An RPG is often the best the first time through. Not knowing what's going to happen next makes the journey exciting. But as soon as I experienced the beginning of FFVII for the second time, I knew my second run would be even more magical and meaningful than my first. That's why — five and a half playthroughs later — the opening is still my favorite part of Midgar.
Choosing a favorite moment from Final Fantasy VII seems almost impossible, even limiting it just to Midgar. What about the amazing opening camera sweep? Or the music? Or the motorcycle sequence? Honestly, I was hooked from the moment I laid my hands on this game; it shocked and amazed me at almost every turn.
But the most shocking sequence of all for me as a 12-year-old was Wall Market. I'd played every previous Final Fantasy game released in the US at that point, but all the sexual innuendo was too subtle and therefore was lost on me. I was simply too young to get it.

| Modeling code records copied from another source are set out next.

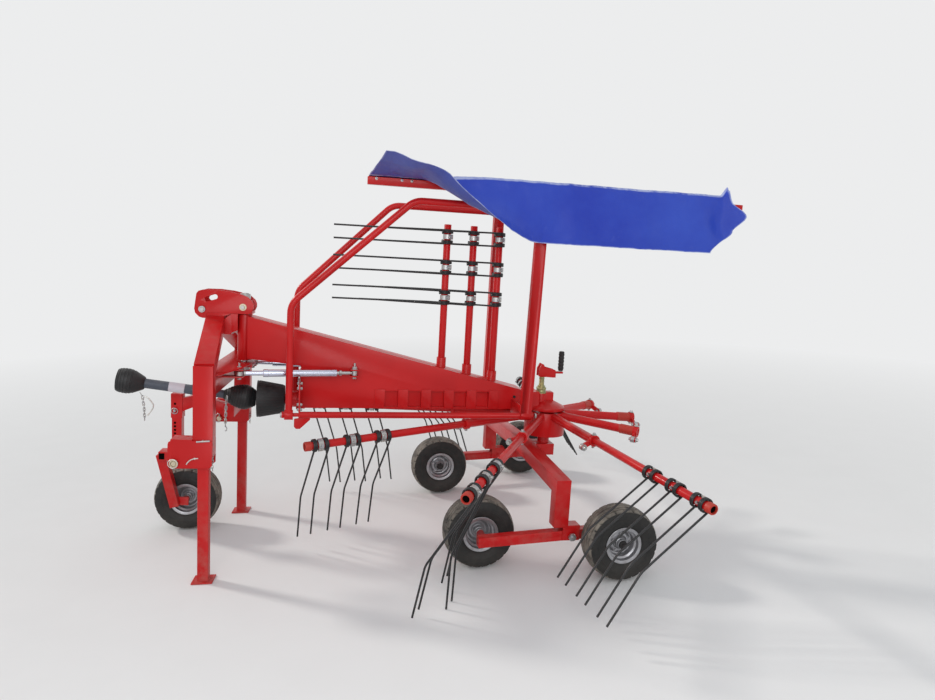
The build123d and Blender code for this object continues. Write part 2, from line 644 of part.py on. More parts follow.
JOCKEY_W = level_place(HEAD, JOCKEY_U, JOCKEY_V, WHEEL_R)
king_plate_bottom = BRIDGE_TOP - KING_PLATE
king_pin = rod((0, 0, king_plate_bottom - KING_NUT), (0, 0, KING_BOSS_TOP + KING_HEAD), KING_PIN_R - 4)
king_pin += rod((0, 0, KING_TUBE_BOTTOM + TOUCH), (0, 0, KING_TUBE_TOP - TOUCH), KING_PIN_R)
king_pin += rod((0, 0, KING_BOSS_TOP), (0, 0, KING_BOSS_TOP + KING_HEAD), KING_NUT_R)
king_pin += rod((0, 0, king_plate_bottom - KING_NUT), (0, 0, king_plate_bottom), KING_NUT_R)

keep("head_frame", HEAD, head_frame())
keep("top_link_bracket", HEAD, *top_link_bracket())
keep("lower_link_clevises", HEAD, *lower_links())
keep("king_pin", HEAD, king_pin)
keep("jockey_carrier", HEAD, jockey_carrier())
wheel("jockey_wheel", HEAD * Pos(JOCKEY_U, JOCKEY_V, JOCKEY_W) * Rot(0, 0, 90))

for side, sign in SIDES:
    foot_w = level_place(HEAD, LEG_U, sign * LEG_V, FOOT_PLATE - 2)
    post = block(
        (LEG_U - STAND_WIDE / 2, sign * LEG_V - STAND_DEEP / 2, foot_w),
        (LEG_U + STAND_WIDE / 2, sign * LEG_V + STAND_DEEP / 2, STAND_TOP),
    )
    under = (HEAD * Pos(LEG_U, sign * LEG_V, foot_w)).position
    foot_place = Pos(under.X, under.Y, FOOT_PLATE / 2) * Rot(0, 0, -HEAD_SWING)
    foot = foot_place * Box(FOOT_LONG, FOOT_WIDE, FOOT_PLATE)
    stand = (HEAD * post) + foot
    keep(f"stand_{side}", Pos(0, 0, 0), stand)


# Drive shaft: input hood on the beam, rear joint and tube, and the front half that slides on it

shaft_plane, shaft_length = run(SHAFT_REAR, SHAFT_FRONT)


def on_shaft(low, high, radius, bore=0.0):
    ring = Circle(radius) - Circle(bore) if bore else Circle(radius)
    return extrude(shaft_plane.offset(low) * ring, amount=high - low)


def on_input(start, end, radius, bore=0.0):
    """A round piece on the gearbox's input shaft, between two distances from the beam's front."""
    low, high = (BEAM_FRONT_X + start, 0, SHAFT_Z), (BEAM_FRONT_X + end, 0, SHAFT_Z)
    return pipe(low, high, radius, bore) if bore else rod(low, high, radius)


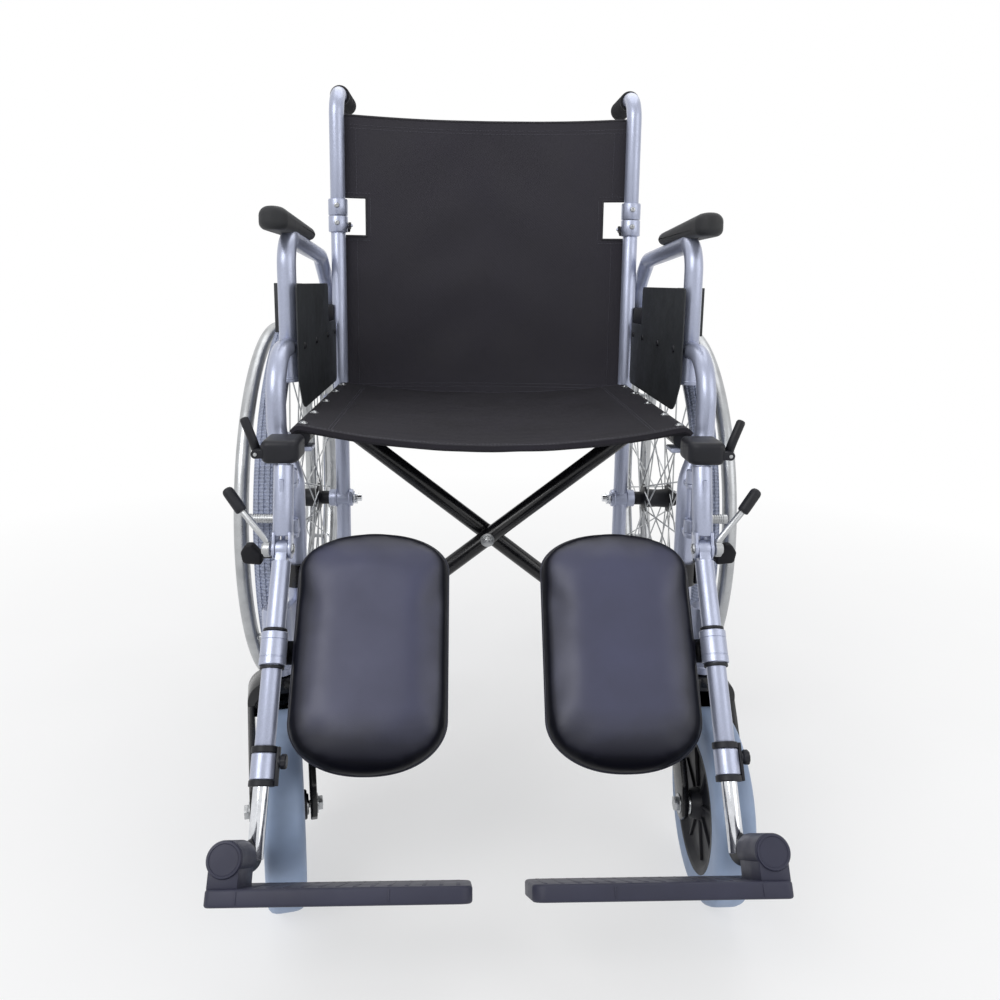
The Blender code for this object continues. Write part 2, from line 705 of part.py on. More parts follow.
def handrim(side, name):
    """Push ring beside the tyre, on stand-offs that meet the rim."""
    centre = place(side * WHEEL_X, 0.0, WHEEL_R)
    hoop = ring(place(side * HANDRIM_X, 0.0, WHEEL_R), (side, 0, 0), HANDRIM_R,
                HANDRIM_TUBE_R, 40, 6)
    foot_r = RIM_OUTER_R - 0.0045
    start_x = WHEEL_X + RIM_WIDTH / 2 + 0.0010
    studs = []
    for index in range(HANDRIM_STUD_COUNT):
        turn = 2 * math.pi * (index + 0.5) / HANDRIM_STUD_COUNT
        direction = Vector((0, math.cos(turn), math.sin(turn)))
        studs.append(rod(place(side * start_x, 0.0, WHEEL_R) + direction * foot_r,
                         place(side * HANDRIM_X, 0.0, WHEEL_R) + direction * HANDRIM_R,
                         STUD_R, 6))
    return combine(name, ZINC, [hoop, *studs], origin=centre)


def rear_axle(side, name):
    """Quick-release axle with its nut inside the frame and its cap outside the hub."""
    def at(x):
        return place(side * x, 0.0, WHEEL_R)
    pin = rod(at(AXLE_INNER_X), at(HUB_OUTER_X + 0.004), AXLE_R)
    nut = rod(at(POST_X - 0.0230), at(POST_X - 0.0155 - GAP), 0.0105, 6)
    cap = rod(at(HUB_OUTER_X + HINGE_GAP), at(HUB_OUTER_X + 0.0055), 0.0110, 10)
    return combine(name, CHROME, [pin, nut, cap])


# Casters. The wheel's centre lies ahead of the stem, as after a push backwards.
def caster_turn(side):
    return RIGHT_CASTER_TURN if side < 0 else 0.0


def caster_point(side, across, ahead, z):
    """A point on a caster: across it to the outside, ahead of its stem."""
    spin = Matrix.Rotation(caster_turn(side), 3, "Z")
    return place(side * STEM_X, STEM_Y, z) + spin @ Vector((side * across, -ahead, 0))


def caster_axis(side):
    return Matrix.Rotation(caster_turn(side), 3, "Z") @ Vector((side, 0, 0))


def caster_fork(side, name):
    """Stem, crown and two arms that run down to the axle bolt."""
    low, high = FORK_CROWN_Z
    stem = rod(caster_point(side, 0, 0, high - 0.001),
               caster_point(side, 0, 0, STEM_HOUSING_Z[1] - 0.0085), STEM_R)
    inner = CASTER_WIDTH / 2 + FORK_GAP
    outer = inner + FORK_THICK
    spin = Matrix.Rotation(caster_turn(side), 4, "Z")
    pieces = [stem]
    crown = rod(caster_point(side, 0, 0, low), caster_point(side, 0, 0, high), 0.0215, 14)
    pieces.append(crown)
    plane = Matrix(((0, 0, 1, 0), (-1, 0, 0, 0), (0, 1, 0, 0), (0, 0, 0, 1)))
    outline = rounded([(-0.019, high - 0.0004), (0.021, high - 0.0004), (0.030, low - 0.022),
                       (0.074, 0.126), (0.080, 0.094), (0.071, 0.084), (0.055, 0.084),
                       (0.047, 0.100), (-0.006, low - 0.030)],
                      [0.006, 0.010, 0.03, 0.012, 0.006, 0.006, 0.006, 0.02, 0.02], 2)
    for sign in (-1, 1):
        middle = caster_point(side, sign * (inner + outer) / 2, 0, 0)
        pieces.append(flat_shape(outline, FORK_THICK, Matrix.Translation(middle) @ spin @ plane))
    pieces.append(block(caster_point(side, 0, 0, (low + high) / 2),
                        (2 * outer - 0.001, 0.040, high - low - 0.002), spin))
    bolt_z = CASTER_R
    pieces.append(rod(caster_point(side, -outer - 0.0065, CASTER_TRAIL, bolt_z),
                      caster_point(side, outer + 0.0065, CASTER_TRAIL, bolt_z), 0.004, 8))
    for sign in (-1, 1):
        pieces.append(rod(caster_point(side, sign * (outer - 0.001), CASTER_TRAIL, bolt_z),
                          caster_point(side, sign * (outer + 0.005), CASTER_TRAIL, bolt_z),
                          0.0085, 6))
    return combine(name, BLACK_PAINT, pieces, origin=caster_point(side, 0, 0, high))


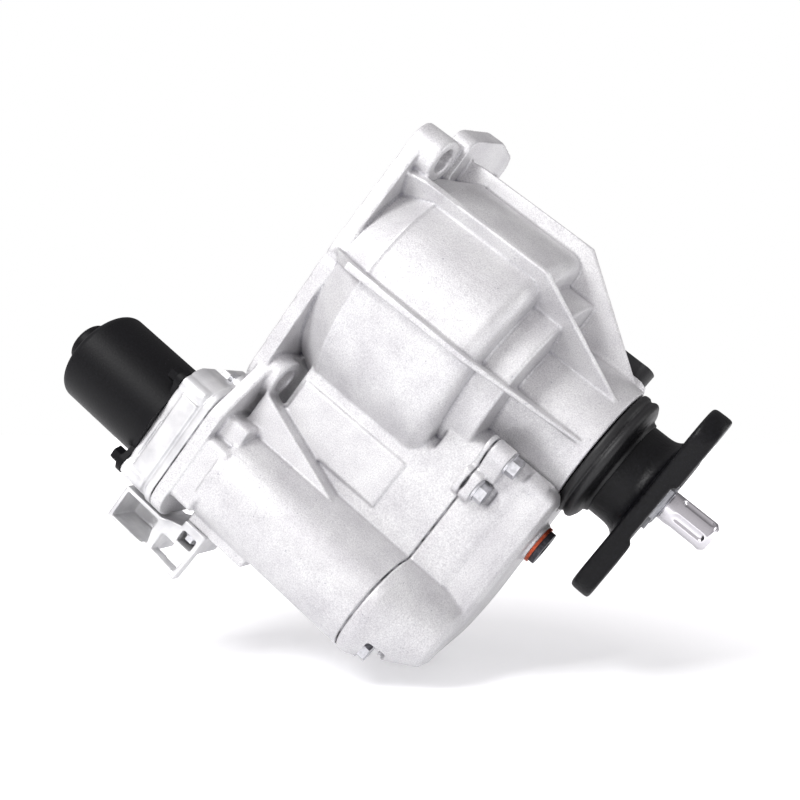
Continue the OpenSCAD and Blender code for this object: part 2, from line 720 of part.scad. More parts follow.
// Main shaft: gearbox spline socket, clutch splines, bearing journals and flange spline
module main_shaft() {
    color(steel) difference() {
        union() {
            rod(2, front_hub_end - 4, front_journal_r);
            rod(front_hub_end - 4.2, rear_bearing_x - 1.5, shaft_r);
            along(pack_x + 1, drum_end - 4.5)
                polygon(spline_points(shaft_r - 1, shaft_r + 1.5, spline_n, 0.5));
            rod(rear_bearing_x - 3, rear_bearing_x - 0.3, shaft_r + 2);
            rod(rear_bearing_x - 1.5, rear_bearing_x + rear_bearing_w + 0.3, rear_shaft_r);
            rod(rear_bearing_x + rear_bearing_w, nut_x + 0.4, spline_r);
            rod(nut_x, nut_x + nut_w + 0.5, spline_r - 2);
        }
        rod(1, 2 + input_bore_len, input_bore_r);
        rod(1.99, 3, input_bore_r + 1, main_c, input_bore_r);
        rod(nut_x - 18, nut_x + nut_w + eps, pin_r - 2.5 + seat);
    }
}

// Three-armed companion flange with machined pads and a flared neck
module output_flange() {
    arm = flange_pcd / 2;
    arm_c = [[0, arm, arm_r], [-8, 10, 24], [8, 10, 24]];
    color([0.12, 0.12, 0.13]) difference() {
        union() {
            rod(rear_bearing_x + rear_bearing_w + 0.8, tail_end, seal_r);
            rod(tail_end - 0.01, neck_x0, seal_r);
            turned() difference() {
                polygon([[0, neck_x0], [neck_r, neck_x0], [neck_r, arm_x0 - 7], [neck_r + 9, arm_x0 + 2],
                    [neck_r + 9, arm_x1], [0, arm_x1]]);
                translate([neck_r + 9, arm_x0 - 7]) circle(9);
            }
            for (i = [0 : 2]) rotate([arm_a + 120 * i, 0, 0]) {
                along(arm_x0, arm_x1) pebble(arm_c);
                along(arm_x1 - 0.01, arm_x1 + arm_pad) intersection() {
                    pebble(arm_c);
                    translate([-arm_r * 2, neck_r + 5.5]) square([arm_r * 4, arm * 2]);
                }
            }
        }
        rod(rear_bearing_x, nut_x, spline_r + seat);
        rod(nut_x, arm_x1 + arm_pad + eps, recess_r);
        for (i = [0 : 2]) rotate([arm_a + 120 * i, 0, 0])
            rod(arm_x0 - eps, arm_x1 + arm_pad + eps, flange_hole_r, [0, arm]);
    }
}

module flange_nut() {
    color(steel) difference() {
        union() {
            rod(nut_x, nut_x + 2, 20);
            translate([nut_x + 1.9, 0, 0]) rotate([0, 90, 0]) cylinder(h = nut_w - 2, r = 17.5, $fn = 6);
        }
        rod(nut_x - eps, nut_x + nut_w + eps, spline_r - 2 + seat);
        rod(nut_x - eps, nut_x + 0.5, spline_r + seat);
    }
}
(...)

In the Wall Market sequence, though, any previous subtlety was thrown entirely out the window, and I finally got the joke.
A game can put us in a bathhouse? We can make sure our character dresses nicely enough to be picked as a creepy old lecher's date? I was just the right age to find all of it intriguingly shocking and delightfully amusing, too. It felt like RPGs were growing up with me. Of course, the humor there hasn't aged well, and the whole sequence is really downright sophomoric, but at the time, it felt like a revelation. Final Fantasy VII was pushing boundaries previously untouched, at least in the mainstream, and even if it doesn't land today, the Wall Market sequence is yet another example of that.
Oh, and if nothing else, watching Tifa and Aerith threaten unspeakable violence upon Don Corneo is a true highlight of the genre.